Produced by legendary singer-songwriter and guitar sage Michael Chapman, If We Dig Any Deeper It Could Get Dangerous is the fifth solo album by UK-based singer/songwriter Sarah McQuaid. The album is being release February 2 by Shovel And A Spade Records.
Cover Photo Credit: Phil Nicholls
Musings on mortality dominate this recording, but it’s by no means all gloom: “Break Me Down” is possibly the cheeriest song ever written about decomposition, while “One Sparrow Down” (backed not by Sarah’s trademark DADGAD-tuned guitar but rather by a battery of unorthodox percussion instruments including wine bottle and oven grill) takes a similarly upbeat approach to the death of a bird hell-bent on attacking its own reflection, unseen by the predatory cat calmly watching from her perch on the windowsill. In the liner notes for the album, Sarah thanks her cat Nightshine for contributing guest vocals to the track, and apologises to her for the implicit metaphor.

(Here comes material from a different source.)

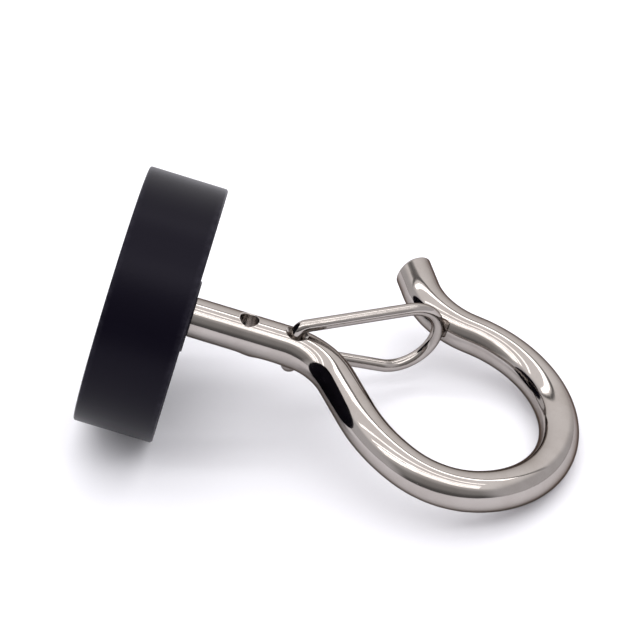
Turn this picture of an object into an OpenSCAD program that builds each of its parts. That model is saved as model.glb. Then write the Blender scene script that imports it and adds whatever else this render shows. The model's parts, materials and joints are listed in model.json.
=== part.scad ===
// Magnet fishing magnet: a steel pot with a ring magnet, bolted to a bent snap hook with a wire gate.
// All sizes are in millimetres and degrees.
//
// Each sub-part is drawn along the axis of the shank: X runs from the working face of the magnet to
// the hook, Y points to the nose side, and Z is the normal of the plane the hook is bent in.
// lying() then tilts the whole part to the way it rests on a table, on the back edge of the pot and
// the end of the crown, with +Z up. The origin stays at the centre of the working face.

/* [Magnet pot] */

// Outer diameter of the steel pot
pot_diameter = 65; // [60:0.5:70]
// Height of the pot from the working face to its back
pot_height = 20; // [16:0.5:24]
// Thickness of the wall round the magnet
pot_wall = 4; // [3:0.5:6]
// Thickness of the base the hook is bolted to
pot_base = 8; // [6:0.5:10]
// Chamfer of the back edge
pot_back_chamfer = 0.5; // [0.3:0.1:2]
// Rounding of the rim at the working face
pot_rim_round = 0.5; // [0.2:0.1:1]
// Diameter of the low boss round the bolt hole
boss_diameter = 18; // [14:0.5:24]
// Height of the low boss
boss_height = 0.4; // [0.2:0.1:1]
// Diameter of the bolt hole in the base
bolt_hole_diameter = 8.4; // [8.2:0.1:9]

/* [Ring magnet] */

// Outer diameter of the magnet
magnet_diameter = 52; // [46:0.5:56]
// Hole through the magnet
magnet_bore = 24; // [20:0.5:28]
// Rounding of the magnet's corners
magnet_round = 0.4; // [0.2:0.1:0.8]
// Inner diameter of the centre bush between the magnet and the nut
bush_bore = 18; // [17:0.5:20]
// Depth of the resin surface under the working face
resin_depth = 0.3; // [0.1:0.1:0.8]

/* [Fastening] */

// Diameter of the threaded end of the hook
thread_diameter = 7.9; // [7.7:0.05:8]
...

A cover of Jeff Wayne’s melancholy “Forever Autumn” leads into an arrangement for voice and guitar of “Dies Irae”, the medieval chant whose melody is echoed not only in Wayne’s intro to his classic War Of The Worlds number but also in countless film soundtrack themes (The Exorcist, The Shining and Citizen Kane, to name a few). Here as elsewhere on the album, McQuaid’s guitar shines on an equal basis with her velvet-textured voice. Indeed, two of the tracks are purely instrumental: “New Beginnings”, written as a wedding march for former pop star Zoë Pollock of “Sunshine On A Rainy Day” fame (with whom Sarah recorded the album Crow Coyote Buffalo under the band name Mama), and “The Day Of Wrath, That Day”, whose title is a literal translation of the first line in “Dies Irae”.
The propulsive, apocalyptic title track was inspired by a warning McQuaid heard herself giving her son as he excavated an enormous hole in their back garden. There’s an obvious allusion to fracking (“Splitting cracks in the rock to free the power inside”), but the song’s thematic scope extends well beyond that: “Sometimes the way to fix a problem is to turn the pressure off” is a maxim that could apply to virtually any aspect of life.

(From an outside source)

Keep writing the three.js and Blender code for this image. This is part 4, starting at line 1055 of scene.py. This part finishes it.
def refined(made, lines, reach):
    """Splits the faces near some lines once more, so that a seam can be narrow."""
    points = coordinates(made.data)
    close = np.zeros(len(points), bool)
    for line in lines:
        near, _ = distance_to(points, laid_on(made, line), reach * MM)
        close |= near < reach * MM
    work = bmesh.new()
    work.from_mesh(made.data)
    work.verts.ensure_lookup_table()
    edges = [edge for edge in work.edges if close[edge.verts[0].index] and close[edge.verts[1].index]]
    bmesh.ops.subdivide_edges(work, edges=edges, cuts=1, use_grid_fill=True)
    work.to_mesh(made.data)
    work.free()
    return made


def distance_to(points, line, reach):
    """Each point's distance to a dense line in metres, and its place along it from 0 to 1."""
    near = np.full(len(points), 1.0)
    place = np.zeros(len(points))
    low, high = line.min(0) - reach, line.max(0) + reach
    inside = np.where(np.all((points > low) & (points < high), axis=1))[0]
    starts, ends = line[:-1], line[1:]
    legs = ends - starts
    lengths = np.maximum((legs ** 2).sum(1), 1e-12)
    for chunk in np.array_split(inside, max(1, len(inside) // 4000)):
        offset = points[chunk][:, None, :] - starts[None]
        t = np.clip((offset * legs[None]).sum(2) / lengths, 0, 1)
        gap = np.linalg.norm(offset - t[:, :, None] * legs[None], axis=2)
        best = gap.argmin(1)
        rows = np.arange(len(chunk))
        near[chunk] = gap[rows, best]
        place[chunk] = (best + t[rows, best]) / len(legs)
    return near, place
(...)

On four of the tracks, including lead single “The Tug Of The Moon”, McQuaid plays an electric guitar belonging to Chapman, which he’s since given her on long-term loan. “The precision and sophistication of the writing and playing blows me away. I am so glad to be involved,” he writes in his introduction to the album booklet. Since meeting Sarah when both artists played the Village Pump Festival in 2014, Chapman has become a staunch friend and supporter, even performing as her opening act at a local concert he and his wife arranged for her. Sarah became a regular visitor to the Chapmans’ farmhouse in Cumbria, and during one visit he made her an offer she couldn’t refuse: “We were having a chat and a glass of wine, and he said ‘Why don’t you let me produce your next album?’,” Sarah recalls. “I’m glad he said it, because I’d never have dared ask otherwise!”

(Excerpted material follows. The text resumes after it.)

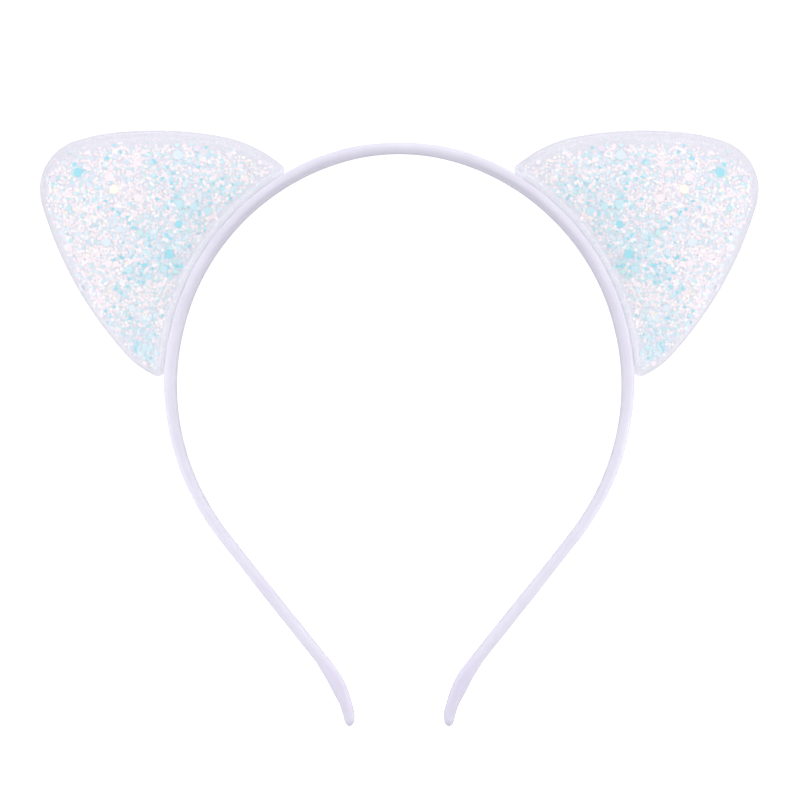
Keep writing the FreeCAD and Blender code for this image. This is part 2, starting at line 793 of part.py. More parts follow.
# ---------------------------------------------------------------- right side
crown_parts = [core_crown, satin_crown, lining_crown]
left_parts = [
    core_arm,
    satin_arm,
    lining_arm,
    end_fold,
    ear_front,
    ear_back,
    ear_foam,
    ear_glue,
]
right_parts = []
for source in left_parts:
    label = source.Label.replace("left", "right")
    mirror = doc.addObject("Part::Mirroring", label)
    mirror.Label = label
    mirror.Source = source
    mirror.Base = Vector(0, 0, 0)
    mirror.Normal = Vector(1, 0, 0)
    right_parts.append(mirror)
doc.recompute()

# ---------------------------------------------------------------- checks and files
faults = []
for item in doc.Objects:
    if "Invalid" in item.State or "Error" in item.State:
        faults.append(item.Name + " " + " ".join(item.State))
parts = crown_parts + left_parts + right_parts
for item in parts:
    shape = item.Shape
    if shape.isNull() or not shape.isValid() or len(shape.Solids) != 1:
        faults.append(item.Label + " has no single valid solid")
    else:
        box = shape.BoundBox
        print(
            "%-16s %9.2f mm3  x %.2f..%.2f  y %.2f..%.2f  z %.2f..%.2f"
            % (
                item.Label,
                shape.Volume,
                box.XMin,
                box.XMax,
                box.YMin,
                box.YMax,
                box.ZMin,
                box.ZMax,
            )
        )
if faults:
    raise RuntimeError("; ".join(faults))

os.makedirs("parts", exist_ok=True)
for item in parts:
    item.Shape.exportStep("parts/" + item.Label + ".step")
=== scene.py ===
import math

import bmesh
import bpy
import numpy as np
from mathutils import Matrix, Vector, geometry
from mathutils.bvhtree import BVHTree


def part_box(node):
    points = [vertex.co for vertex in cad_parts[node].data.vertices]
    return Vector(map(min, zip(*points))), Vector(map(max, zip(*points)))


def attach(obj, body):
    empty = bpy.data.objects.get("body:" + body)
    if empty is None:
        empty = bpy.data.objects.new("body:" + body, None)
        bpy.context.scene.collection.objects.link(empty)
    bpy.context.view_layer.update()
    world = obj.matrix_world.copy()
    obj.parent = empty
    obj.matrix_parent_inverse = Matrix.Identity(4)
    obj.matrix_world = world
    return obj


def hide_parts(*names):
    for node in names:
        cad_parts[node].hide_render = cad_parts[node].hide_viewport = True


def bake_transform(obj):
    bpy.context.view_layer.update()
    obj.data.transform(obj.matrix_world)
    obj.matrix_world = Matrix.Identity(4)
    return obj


# Animal ears headband: satin cover, lining and folded ends on a springy core,
# and two padded glitter ears with cloth backs, glued to the band's outer edge.
# Lengths below are in millimetres and become metres when a mesh is made.

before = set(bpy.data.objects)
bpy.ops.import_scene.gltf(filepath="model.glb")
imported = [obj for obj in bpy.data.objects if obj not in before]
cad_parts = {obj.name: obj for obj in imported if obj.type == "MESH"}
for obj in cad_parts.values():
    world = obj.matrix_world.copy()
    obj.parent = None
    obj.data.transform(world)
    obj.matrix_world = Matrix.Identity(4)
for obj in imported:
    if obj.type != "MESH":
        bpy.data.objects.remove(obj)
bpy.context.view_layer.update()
MM = 0.001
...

Another new addition is piano, which McQuaid plays to beautiful effect on “The Silence Above Us”. Guest musicians include Chapman on archtop electric guitar, Roger Luxton on drums and percussion, Samuel Hollis on upright and electric bass, Richard Evans on trumpet, Georgia Ellery on violin and Joe Pritchard on cello.
If We Dig Any Deeper It Could Get Dangerous was made possible thanks to financial support from Arts Council England Grants For The Arts, using public money from the Government and the National Lottery, and from Cultivator, which is funded by the European Regional Development Fund, the European Social Fund, Arts Council England and Cornwall Council. The album will be launched with a concert at the Acorn arts centre in Sarah’s adopted home town of Penzance on Thursday, 25 January, following which she’ll be touring it extensively in the UK, Ireland, the Netherlands, Germany and the USA.